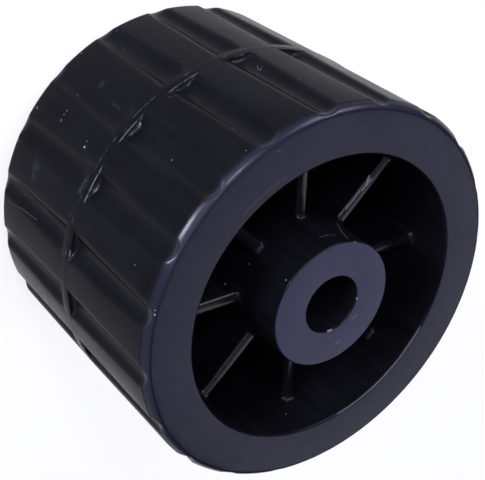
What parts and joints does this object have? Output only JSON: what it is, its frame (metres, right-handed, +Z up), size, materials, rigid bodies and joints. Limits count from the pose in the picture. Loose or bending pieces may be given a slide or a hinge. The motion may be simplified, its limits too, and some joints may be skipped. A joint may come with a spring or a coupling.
{
  "type": "double side roller",
  "caption": "Moulded boat trailer side roller: fluted tread split by a plain middle ring, recessed spoked ends and a plain through bore for an axle pin.",
  "frame": {"origin": "middle of the hub's lower end face, on the bore's axis, at the surface that the roller stands on", "axes": "+Z up along the bore, +X along one of the spokes"},
  "size_m": [0.115, 0.115, 0.0896],
  "materials": {
    "black_plastic": "satin moulded, with light scuffs"
  },
  "bodies": {
    "root": {"roller": "black_plastic"}
  },
  "joints": []
}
# # # #
Written instruction
Extract each line from the listing above, please, and repeat it exactly.

Solved exercise
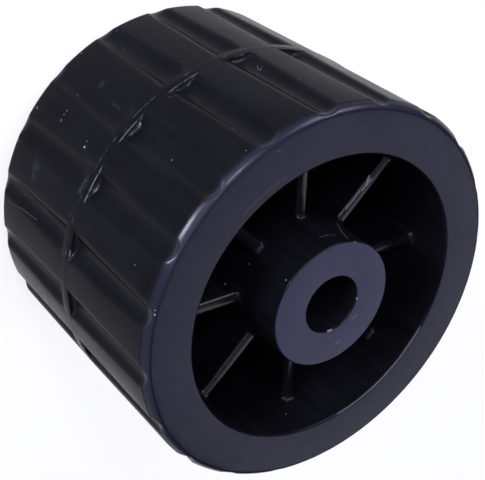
What parts and joints does this object have? Output only JSON: what it is, its frame (metres, right-handed, +Z up), size, materials, rigid bodies and joints. Limits count from the pose in the picture. Loose or bending pieces may be given a slide or a hinge. The motion may be simplified, its limits too, and some joints may be skipped. A joint may come with a spring or a coupling.
{
  "type": "double side roller",
  "caption": "Moulded boat trailer side roller: fluted tread split by a plain middle ring, recessed spoked ends and a plain through bore for an axle pin.",
  "frame": {"origin": "middle of the hub's lower end face, on the bore's axis, at the surface that the roller stands on", "axes": "+Z up along the bore, +X along one of the spokes"},
  "size_m": [0.115, 0.115, 0.0896],
  "materials": {
    "black_plastic": "satin moulded, with light scuffs"
  },
  "bodies": {
    "root": {"roller": "black_plastic"}
  },
  "joints": []
}